- **Exercise directions**: Return the listing word for word, as given.
— Start of Collected material —
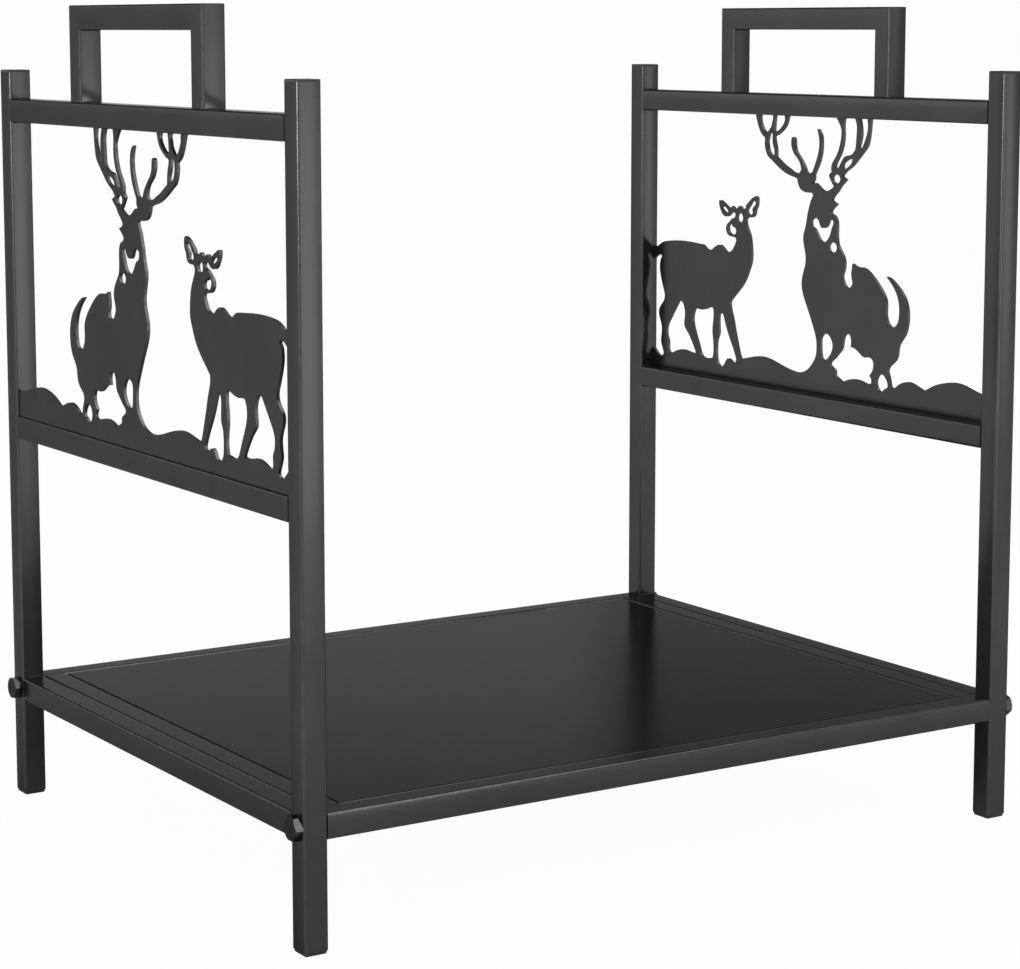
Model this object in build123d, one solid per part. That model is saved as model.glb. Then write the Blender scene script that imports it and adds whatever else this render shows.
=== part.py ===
"""A firewood rack of black square tube, in millimetres.

Two identical side frames stand left and right, the left one being the right one turned half round. Each is
two posts and three rails, with a carrying handle on its top rail and a laser-cut stag and doe between its
upper rails. A shelf frame with a folded sheet tray hangs between them on four bolts.

X runs from side frame to side frame, Y from the front to the back, and Z up from the floor. The origin is
on the floor under the middle of the rack.
"""

import os
from math import cos, isclose, radians, tan

from build123d import *

# The rack over the outside of its posts
RACK_LENGTH = 515.0
RACK_DEPTH = 404.0

# One square tube is used throughout
TUBE = 15.0
TUBE_WALL = 1.0
TUBE_CORNER = 1.5

# Undersides of the rails, from the floor
SHELF_HEIGHT = 64.6
MIDDLE_RAIL_HEIGHT = 240.3
TOP_RAIL_HEIGHT = 446.5

# How far the posts stand up over the top rails
POST_RISE = 18.5

# Carrying handle: over the outside of its legs, and over the top rail
HANDLE_WIDTH = 182.4
HANDLE_RISE = 59.0

# Laser-cut panel: how far its outer face lies behind the tubes' outer face
PANEL_SHEET = 2.0
PANEL_SETBACK = 1.5

# Folded tray on the shelf frame
TRAY_SHEET = 1.5
TRAY_FOLD_RADIUS = 2.2
TRAY_FLANGE = 12.0
TRAY_DROP = 0.3
TRAY_CORNER_SLIT = 1.0

# M8 bolts through the posts into threaded inserts in the ends of the shelf rails
BOLT_DIAMETER = 8.0
BOLT_LENGTH = 30.0
BOLT_TIP_CHAMFER = 0.8
HEAD_ACROSS_FLATS = 13.0
HEAD_HEIGHT = 5.0
HEAD_CHAMFER_ANGLE = 30.0
BOLT_HOLE_CLEARANCE = 0.5
INSERT_LENGTH = 14.0
INSERT_GAP = 0.1
THREAD_GAP = 0.1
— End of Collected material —
- **Complete response**:
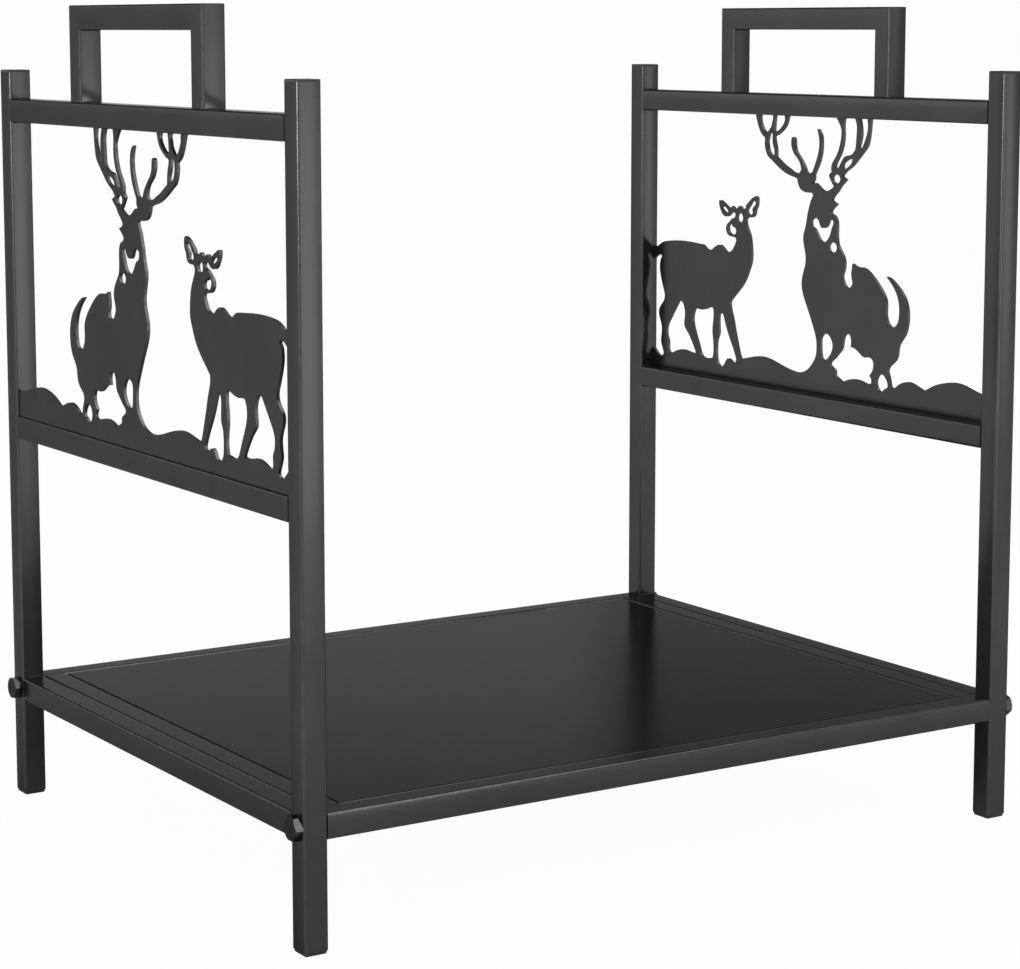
Model this object in build123d, one solid per part. That model is saved as model.glb. Then write the Blender scene script that imports it and adds whatever else this render shows.
=== part.py ===
"""A firewood rack of black square tube, in millimetres.

Two identical side frames stand left and right, the left one being the right one turned half round. Each is
two posts and three rails, with a carrying handle on its top rail and a laser-cut stag and doe between its
upper rails. A shelf frame with a folded sheet tray hangs between them on four bolts.

X runs from side frame to side frame, Y from the front to the back, and Z up from the floor. The origin is
on the floor under the middle of the rack.
"""

import os
from math import cos, isclose, radians, tan

from build123d import *

# The rack over the outside of its posts
RACK_LENGTH = 515.0
RACK_DEPTH = 404.0

# One square tube is used throughout
TUBE = 15.0
TUBE_WALL = 1.0
TUBE_CORNER = 1.5

# Undersides of the rails, from the floor
SHELF_HEIGHT = 64.6
MIDDLE_RAIL_HEIGHT = 240.3
TOP_RAIL_HEIGHT = 446.5

# How far the posts stand up over the top rails
POST_RISE = 18.5

# Carrying handle: over the outside of its legs, and over the top rail
HANDLE_WIDTH = 182.4
HANDLE_RISE = 59.0

# Laser-cut panel: how far its outer face lies behind the tubes' outer face
PANEL_SHEET = 2.0
PANEL_SETBACK = 1.5

# Folded tray on the shelf frame
TRAY_SHEET = 1.5
TRAY_FOLD_RADIUS = 2.2
TRAY_FLANGE = 12.0
TRAY_DROP = 0.3
TRAY_CORNER_SLIT = 1.0

# M8 bolts through the posts into threaded inserts in the ends of the shelf rails
BOLT_DIAMETER = 8.0
BOLT_LENGTH = 30.0
BOLT_TIP_CHAMFER = 0.8
HEAD_ACROSS_FLATS = 13.0
HEAD_HEIGHT = 5.0
HEAD_CHAMFER_ANGLE = 30.0
BOLT_HOLE_CLEARANCE = 0.5
INSERT_LENGTH = 14.0
INSERT_GAP = 0.1
THREAD_GAP = 0.1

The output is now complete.